The people have spoken—and they are feelin’ the Bern.
At midnight on Sunday, Time magazine cut off voting for its annual Person of the Year poll. In the number one spot, with 10.2 percent of the overall vote, was Democratic presidential candidate Bernie Sanders.
It’s the first time in history that a presidential candidate has won the poll before being elected, and only three U.S. presidents have made the number one spot: Franklin D. Roosevelt, Ronald Reagan, and Barack Obama.
Though the magazine’s editors will make the final selection for the official Person of the Year honor, it’s clear that Sanders’ skyrocketing popularity is only on the rise. Though Hillary Clinton currently holds an average 24.5 percent lead in the national polls, the former secretary of state placed low on the Time poll list, at number 29—just below Triple Crown-winning horse American Pharoah.

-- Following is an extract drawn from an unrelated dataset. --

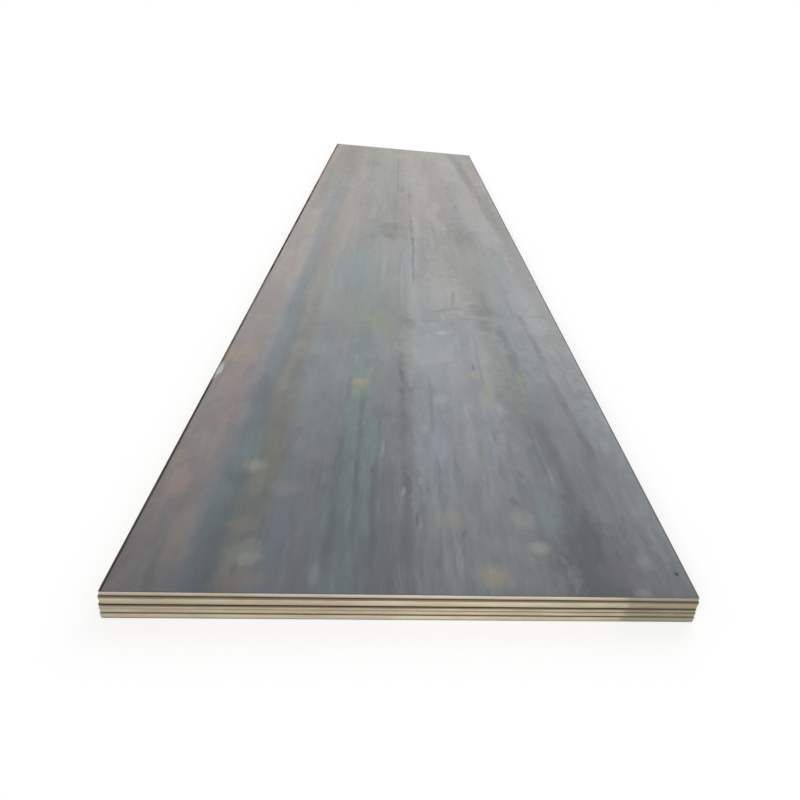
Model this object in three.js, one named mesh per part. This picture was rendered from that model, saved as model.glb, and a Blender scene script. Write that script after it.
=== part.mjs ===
// A stack of five hot-rolled steel plates, sheared to one nominal size and laid flat on each other.
//
// Millimetres. +X runs across the plates, +Y along the rolling direction and +Z up. The near end of the stack
// is at -Y. The origin is on the floor, under the middle of the stack.
//
// Every plate is one solid: a flat body with a sheared edge all round and knocked corners. The top and bottom
// plates are flat. Those between them undulate by a few millimetres along their length, as rolled plate does,
// so the plates meet only where a hollow of one comes down on a crest of the next, and gape elsewhere.

import * as THREE from 'three';
import { mergeVertices } from 'three/addons/utils/BufferGeometryUtils.js';

// ---------------------------------------------------------------- driving sizes

const WIDTH = 1500; // nominal width, across the rolling direction
const LENGTH = 6000; // nominal length, along the rolling direction
const CORNER_RADIUS = 7; // knocked corners, seen from above
const SEAT_CLEARANCE = 0.3; // between two plates where they meet

// The zones of a sheared edge grow with the plate, so they are shares of each plate's own thickness.
const ROLL_OVER_DEPTH = 0.1; // shoulder that the blade drags down, measured down the edge
const ROLL_OVER_WIDTH = 0.16; // the same shoulder, measured in from the edge
const CUT_DEPTH = 0.4; // upright land that the blade cuts cleanly
const TEAR_LEAN = 0.06; // how far the torn face below it leans back, per millimetre of its height
const FOOT_RADIUS = 0.06; // small round where the tear leaves the plate

// The plates from the floor up. oversize is how far a plate is wider and longer than nominal, and shift is how
// far its middle lies off the stack's middle, both as [across, along]. wave is how an uneven plate undulates: the
// height of a crest above the plate's mean level, the length of one wave, and how many waves the first crest lies
// from the near end. twist is how far its near right corner then stands above its near left one.
const PLATES = [
  { name: 'bottom_plate', thickness: 15, oversize: [20, 12], shift: [0, 0] },
  {
    name: 'fourth_plate', thickness: 12, oversize: [18, 8], shift: [0, 0],
    wave: { crest: 2.2, length: 4400, start: 0 }, twist: 0,
  },
  {
    name: 'third_plate', thickness: 12, oversize: [15, 9], shift: [-1, 1],
    wave: { crest: 3, length: 2600, start: 0.5 }, twist: 2.7,
  },
  {
    name: 'second_plate', thickness: 25, oversize: [9, 6], shift: [0, -1],
    wave: { crest: 2.4, length: 4800, start: 0.5 }, twist: 1.5,
  },
  { name: 'top_plate', thickness: 12, oversize: [0, 6], shift: [0, 0] },
];

// Mill scale: dull blue-grey oxide over the whole plate.
const SCALE_FINISH = { color: 0x72787a, roughness: 0.4, metalness: 0 };

// How finely the surfaces are divided. Facets keep about their length when a plate grows, so its waves stay round.
const FACET_LENGTH = 250;
const ALONG_STEPS = Math.round(LENGTH / FACET_LENGTH);
const ACROSS_STEPS = 4;
const CORNER_STEPS = 2;
const ARC_STEPS = 1;

// ---------------------------------------------------------------- how the plates lie

/** How far an uneven plate stands above its own mean level at a place in the stack. */
function flexAt(plate, x, y) {
  if (!plate.wave) return 0;
  const waves = (y + LENGTH / 2) / plate.wave.length - plate.wave.start;
  const wave = plate.wave.crest * Math.cos(2 * Math.PI * waves);
  const nearness = THREE.MathUtils.clamp(-y / (LENGTH / 2), 0, 1);
  return wave + plate.twist * (x / WIDTH + 0.5) * nearness ** 2;
}

/** Mean height of each plate's underside: each is let down until it meets the plate below somewhere. */
function settle() {
  const across = gridLines([-WIDTH / 2, WIDTH / 2], [ACROSS_STEPS]);
  const along = gridLines([-LENGTH / 2, LENGTH / 2], [ALONG_STEPS]);
  const places = across.flatMap((x) => along.map((y) => [x, y]));
  const heights = [0];
  for (let i = 1; i < PLATES.length; i += 1) {
    const [below, plate] = [PLATES[i - 1], PLATES[i]];
    const meeting = Math.max(...places.map(([x, y]) => flexAt(below, x, y) - flexAt(plate, x, y)));
    heights.push(heights[i - 1] + below.thickness + meeting + SEAT_CLEARANCE);
  }
  return heights;
}

// ---------------------------------------------------------------- the form of one plate

/** The sheared edge from its torn foot up to its rolled shoulder, as points (inset, height). */
function shearedEdge(thickness) {
  const foot = FOOT_RADIUS * thickness;
  const shoulderDepth = ROLL_OVER_DEPTH * thickness;
  const shoulderWidth = ROLL_OVER_WIDTH * thickness;
  const landTop = thickness - shoulderDepth;
  const landFoot = landTop - CUT_DEPTH * thickness;
  const lean = TEAR_LEAN * (landFoot - foot);
  const edge = new THREE.Path();
  edge.absarc(lean + foot, foot, foot, -Math.PI / 2, -Math.PI, true);
  edge.lineTo(0, landFoot);
  edge.absellipse(shoulderWidth, landTop, shoulderWidth, shoulderDepth, Math.PI, Math.PI / 2, true);
  return edge.getPoints(ARC_STEPS);
}

/** Grid lines along one direction: each stretch between two breaks is divided evenly into its steps. */
function gridLines(breaks, steps) {
  const lines = [breaks[0]];
  steps.forEach((count, stretch) => {
    for (let step = 1; step <= count; step += 1) {
      lines.push(THREE.MathUtils.lerp(breaks[stretch], breaks[stretch + 1], step / count));
    }
  });
  return lines;
}

/** Moves a point in the square corner of a rectangle onto the grid of a quarter round. */
function roundCorner(x, y, halfX, halfY) {
  const u = (Math.abs(x) - (halfX - CORNER_RADIUS)) / CORNER_RADIUS;
  const v = (Math.abs(y) - (halfY - CORNER_RADIUS)) / CORNER_RADIUS;
  if (u <= 0 || v <= 0) return [x, y];
  const roundX = halfX - CORNER_RADIUS * (1 - u * Math.sqrt(1 - (v * v) / 2));
  const roundY = halfY - CORNER_RADIUS * (1 - v * Math.sqrt(1 - (u * u) / 2));
  return [Math.sign(x) * roundX, Math.sign(y) * roundY];
}

/** One plate: a gridded block, drawn in to the sheared edge, rounded at its corners and flexed. */
function plateGeometry(plate) {
  const halfX = (WIDTH + plate.oversize[0]) / 2;
  const halfY = (LENGTH + plate.oversize[1]) / 2;
  const edge = shearedEdge(plate.thickness);
  const acrossSteps = [CORNER_STEPS, ACROSS_STEPS, CORNER_STEPS];
  const alongSteps = [CORNER_STEPS, ALONG_STEPS, CORNER_STEPS];
  const acrossCount = acrossSteps.reduce((sum, steps) => sum + steps);
  const alongCount = alongSteps.reduce((sum, steps) => sum + steps);

  // The plan grid at each height of the edge: its rim follows the edge's inset.
  const levels = edge.map(({ x: inset, y: height }) => {
    const rimX = halfX - inset;
    const rimY = halfY - inset;
    const cornerX = rimX - CORNER_RADIUS;
    const cornerY = rimY - CORNER_RADIUS;
    return {
      height,
      rimX,
      rimY,
      across: gridLines([-rimX, -cornerX, cornerX, rimX], acrossSteps),
      along: gridLines([-rimY, -cornerY, cornerY, rimY], alongSteps),
    };
  });

  const block = new THREE.BoxGeometry(1, 1, 1, acrossCount, alongCount, levels.length - 1);
  block.deleteAttribute('normal');
  block.deleteAttribute('uv');
  const geometry = mergeVertices(block, 1e-6);
  const points = geometry.getAttribute('position');
  for (let i = 0; i < points.count; i += 1) {
    const level = levels[Math.round((points.getZ(i) + 0.5) * (levels.length - 1))];
    const gridX = level.across[Math.round((points.getX(i) + 0.5) * acrossCount)];
    const gridY = level.along[Math.round((points.getY(i) + 0.5) * alongCount)];
    const [x, y] = roundCorner(gridX, gridY, level.rimX, level.rimY);
    const flex = flexAt(plate, x + plate.shift[0], y + plate.shift[1]);
    points.setXYZ(i, x, y, level.height + flex);
  }
  geometry.computeVertexNormals();
  return geometry;
}

// ---------------------------------------------------------------- the stack

/** One plate as a named mesh, at its place in the stack. */
function plateMesh(plate, height) {
  const mesh = new THREE.Mesh(plateGeometry(plate), new THREE.MeshStandardMaterial(SCALE_FINISH));
  mesh.name = plate.name;
  mesh.position.set(plate.shift[0], plate.shift[1], height);
  return mesh;
}

const stack = new THREE.Group();
const heights = settle();
stack.add(...PLATES.map((plate, i) => plateMesh(plate, heights[i])));

// The origin stays under the middle of the whole stack, whatever each plate's own shift.
const middle = new THREE.Box3().setFromObject(stack).getCenter(new THREE.Vector3());
for (const plate of stack.children) {
  plate.position.x -= middle.x;
  plate.position.y -= middle.y;
}

export default stack;
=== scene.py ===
"""Dresses the stack of hot-rolled steel plates: fine sheared edges, mill scale, studio and camera.

Lengths are metres. +X runs across the plates, +Y along the rolling direction and +Z up. The near end of the
stack is at -Y, and its left side at -X.
"""

from __future__ import annotations

import logging
import math
from collections.abc import Mapping, Sequence
from dataclasses import dataclass
from enum import Enum

import bpy
import numpy as np
from mathutils import Matrix, Vector
from mathutils.bvhtree import BVHTree


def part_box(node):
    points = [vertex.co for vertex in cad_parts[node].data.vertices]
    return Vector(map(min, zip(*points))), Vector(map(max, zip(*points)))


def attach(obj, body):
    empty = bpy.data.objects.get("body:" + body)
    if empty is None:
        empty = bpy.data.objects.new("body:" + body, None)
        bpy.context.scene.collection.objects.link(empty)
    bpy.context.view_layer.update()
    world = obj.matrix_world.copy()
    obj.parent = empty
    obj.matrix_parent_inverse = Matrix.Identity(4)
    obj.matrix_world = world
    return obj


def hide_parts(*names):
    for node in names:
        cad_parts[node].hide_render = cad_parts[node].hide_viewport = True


log = logging.getLogger("steel_plates")

MM = 0.001
NOMINAL_WIDTH = 1.5  # of a plate

Triple = tuple[float, float, float]
Stops = Sequence[tuple[float, Triple]]  # places along a colour ramp, each with its colour

WHITE: Triple = (1.0, 1.0, 1.0)


# ------------------------------------------------------------------ shader arithmetic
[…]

Sanders, an Independent senator from Vermont, beat some of the world’s most beloved figures in the poll, with twice as many votes as second-place winner Malala Yousafzai. Pope Francis trailed slightly behind, with 3.7 percent of the votes. Even the vague nomination of “refugees” garnered 3 percent of the overall votes.
The lowest ranking members of the poll were largely representative of the conservative right: GOP candidates Carly Fiorina, Jeb Bush, and Ted Cruz, as well as anti-gay-marriage Kentucky county clerk Kim Davis were all in the bottom 10. The partisan disconnect between the poll’s high and low contenders may say more about the demographic of voters than the worthiness of those being ranked.
According to Time, Person of the Year isn’t necessarily a popularity contest but a choice of “the person Time believes most influenced the news this year, for better or worse.” That means Kim Davis, with her impact on 2015’s same-sex marriage news, could still be in the running for the magazine’s cover.
The winner of Time’s Person of the Year award will be announced this Wednesday morning on the Today show. As of press time, Sanders has not responded to his poll victory with a statement.